蟻は今日も迷路を作って

くだくだ考えては出口のない迷路に陥っている

美しい右ストレートのために

闘技、たまに見るくらいの浅いファンだけど、見て後悔したことはないくらいには好きだ。

ボクシングに限らず、柔道とか空手とか、剣道も格闘技に数えていいのかわからないけど、とにかくその手の、人と肉体で争い競うその試合には、なにか美しい人間の「理性」を感じるのだ。

もともとが殺しの技であり、いかに人を殺すかに特化した物騒さを孕んでいることは間違いない。
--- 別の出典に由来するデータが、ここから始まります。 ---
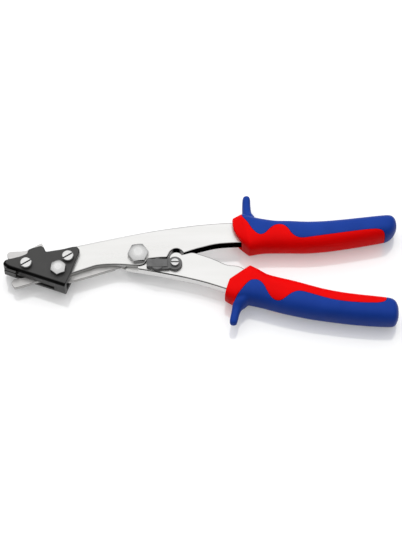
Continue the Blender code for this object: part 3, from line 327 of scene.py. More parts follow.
# Seam between the halves of a grip, in shares of its length and width
UPPER_SEAM_SHARES = (
    (-0.14, 0.95, 0), (0.063, 0.95, 0), (0.060, 0.50, 1), (0.094, 0.31, 1), (0.122, 0.03, 1),
    (0.162, -0.175, 1), (0.198, -0.155, 1), (0.230, 0.03, 1), (0.264, 0.185, 1), (0.308, 0.21, 1),
    (0.342, 0.055, 1), (0.364, -0.165, 1), (0.412, -0.29, 1), (0.492, -0.235, 1),
    (0.665, -0.10, 1), (0.821, 0.02, 1), (0.899, 0.045, 1), (0.926, -0.06, 1), (0.925, -0.22, 1),
    (0.895, -0.60, 1), (0.865, -1.4, 0), (-0.14, -1.4, 0),
)
LOWER_SEAM_SHARES = (
    (-0.14, 1.3, 0), (-0.14, -0.78, 0), (-0.012, -0.77, 0.5), (0.014, -0.645, 1),
    (0.030, -0.49, 1), (0.055, -0.345, 1), (0.083, -0.155, 1), (0.116, 0.005, 1),
    (0.160, 0.0, 1), (0.192, -0.155, 1), (0.213, -0.42, 1), (0.244, -0.635, 1),
    (0.288, -0.70, 1), (0.326, -0.575, 1), (0.358, -0.445, 1), (0.405, -0.365, 1),
    (0.499, -0.53, 1), (0.601, -0.69, 1), (0.702, -0.77, 1), (0.804, -0.80, 1),
    (0.883, -0.795, 1), (0.916, -0.71, 1), (0.920, -0.48, 1), (0.925, 0.35, 1), (0.925, 1.3, 0),
)

# Upper arm's black inner side: where it starts along X, and how far it faces down
INNER_SIDE_START = (0.016, 0.020)
INNER_SIDE_FACING = (-0.95, -0.7)
INNER_SIDE_STOPS = (0.1, 0.9)
INNER_SIDE_TONE = 0.02
# Painted shade in slots and corners
CREASE_REACH = 0.0012
CREASE_STOPS = (0.45, 0.85)
CREASE_SHADE = 0.10
# How much a normal points up or down where a side ends, a rim starts and ends, and a face starts
RIM_STOPS = (0.08, 0.20, 0.93, 0.99)
# Where the two tones of the patches start and end in their noise
PATCH_STOPS = (0.3, 0.7)

# Finishes of the record's slots, and one more for the upper arm. A row holds two tones, the range
# of the roughness, how metallic it is, its patches, its grain, the specular level, and the painted
# shade of upright sides and of rims, tones that stand in for the dark reflections there. Patches
# and grain hold their noise's scale, detail and stretch, and a grain ends with the strength and the
# depth of its bump.
EVEN = (1, 1, 1)
BRUSHED = (0.12, 1, 1)
METAL = 1.0
SPECULAR = 0.5
STEEL = (
    ((0.82, 0.815, 0.80), (0.90, 0.895, 0.885)), (0.26, 0.38), METAL,
    (90, 4, BRUSHED), (2600, 3, BRUSHED, 0.25, 0.00003), SPECULAR,
)
PLASTIC_PATCHES = (60, 3, EVEN)
PLASTIC_GRAIN = (2800, 2, EVEN, 0.25, 0.00005)
FINISHES = {
    "bright_steel": (*STEEL, (0.85, 0.07)),
    "upper_steel": (*STEEL, (0.42, 0.16)),
    "zinc_plate": (
        ((0.71, 0.71, 0.705), (0.81, 0.81, 0.805)), (0.20, 0.30), METAL,
        (120, 2, EVEN), (1800, 3, EVEN, 0.05, 0.00002), SPECULAR, (0.26, 0.80)),
    "blade_steel": (
        ((0.62, 0.61, 0.60), (0.74, 0.73, 0.72)), (0.36, 0.48), METAL,
        (160, 4, EVEN), (2200, 3, EVEN, 0.3, 0.00004), SPECULAR, (0.6, 0.10)),
    "spring_steel": (
        ((0.24, 0.24, 0.25), (0.36, 0.36, 0.37)), (0.25, 0.40), METAL,
        (400, 3, EVEN), (2500, 2, EVEN, 0.2, 0.00002), SPECULAR, None),
    "black_coat": (
        ((0.016, 0.0155, 0.015), (0.024, 0.023, 0.022)), (0.34, 0.46), 0.0,
        (120, 4, EVEN), (3200, 4, EVEN, 0.35, 0.00005), 0.7, (0.55, 0.10)),
    "latch_steel": (
        ((0.10, 0.10, 0.10), (0.15, 0.15, 0.15)), (0.40, 0.55), 0.3,
        (250, 4, EVEN), (2600, 4, EVEN, 0.35, 0.00005), SPECULAR, (0.3, 0.45)),
    "red_grip": (
        ((0.72, 0.0008, 0.001), (0.78, 0.001, 0.0012)), (0.45, 0.55), 0.0,
        PLASTIC_PATCHES, PLASTIC_GRAIN, 0.05, None),
    "blue_grip": (
        ((0.006, 0.038, 0.265), (0.009, 0.046, 0.305)), (0.42, 0.52), 0.0,
        PLASTIC_PATCHES, PLASTIC_GRAIN, 0.1, None),
}

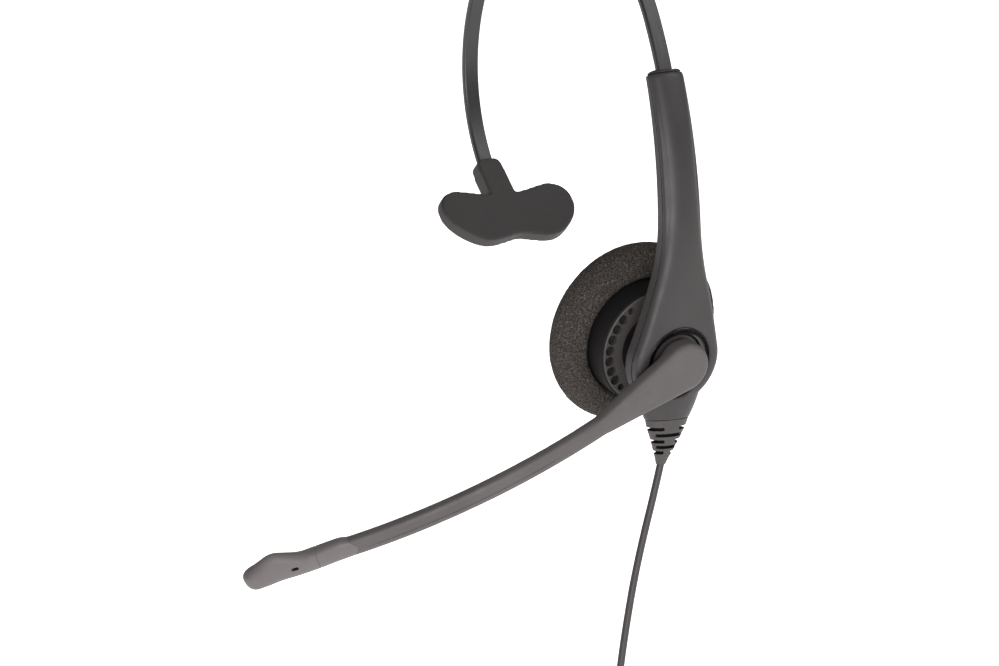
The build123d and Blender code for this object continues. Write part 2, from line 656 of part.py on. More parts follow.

戦場でどのように戦うか、いかにして効率的に相手を動けなくさせるか、元々はその実用面が重視されていた殺しの技だ。

時代が流れるにつれて、痛めつける、攻撃する、殺す、というのはエンターテイメントにもなっていく。それゆえにコロッセオなどでは人々はルール無用のデスマッチに熱狂していた。そこには建前として「神に捧げる」とか「娯楽でガス抜きをさせる」とかあったかもしれないけど、それは言い訳に過ぎない。人が死ぬのをエンタメとして楽しんでいただけだ。

やがてスポーツへ昇華されるとルールが敷かれて、常に付き纏う厳しい制限が人間に理性を働かせるようになった。

理性を働かせるために日々、厳しい練習、研鑽を重ね、競技によっては真の意味で暴力を克服するために礼儀作法を整えて精神的にも訓練をするようになった。

相手を痛めつけ、痛めつけられ、血を流すかもしれない以上、格闘技は本能に最も近い競技であるし、エンタメとしての要素も認めざるをえないが、それをスポーツとすることでルールを敷いて克服した人間の理性は、美しい。

そして、物事の認識を変え、行動を変え、世界を変えていく言葉の力はすごいと思う。

だから格闘技は好きだ。

練り上げられ制御の行き届いた肉体、闘争心を奮い立たす血液、相手を捻り潰してやると言い聞かせて凄んだ目つき、その奥で冷たく光る理性。

パンチ、足運び、隙、速度、受け身。

すべての最適化された動きは相手をいかに痛めつけるか、ではなく、いかにして負けを認めさせるかというルールに基づいてコントロールされている。

ここまでやる人間を美しいと認めなければなんなのだろう。

 

だからこそ、美しくあるために格闘技には品格が必要だと思う。

根本的に相手を思いやる心が必要だと思う。

「血を見るエンターテイメントだ」と言っていいものではないと思う。

執拗に煽り理性を失わせるものはスポーツの道から外れている。

品格がなく、相手を思いやらず、エンターテイメントに成り下がり、金と数字に縛られたリングの上に、人間とスポーツの美しさは微塵もない。

 

スポーツではなくエンタメだと割り切ればそれでいいけど、そこに美しい右ストレートは飛ばない。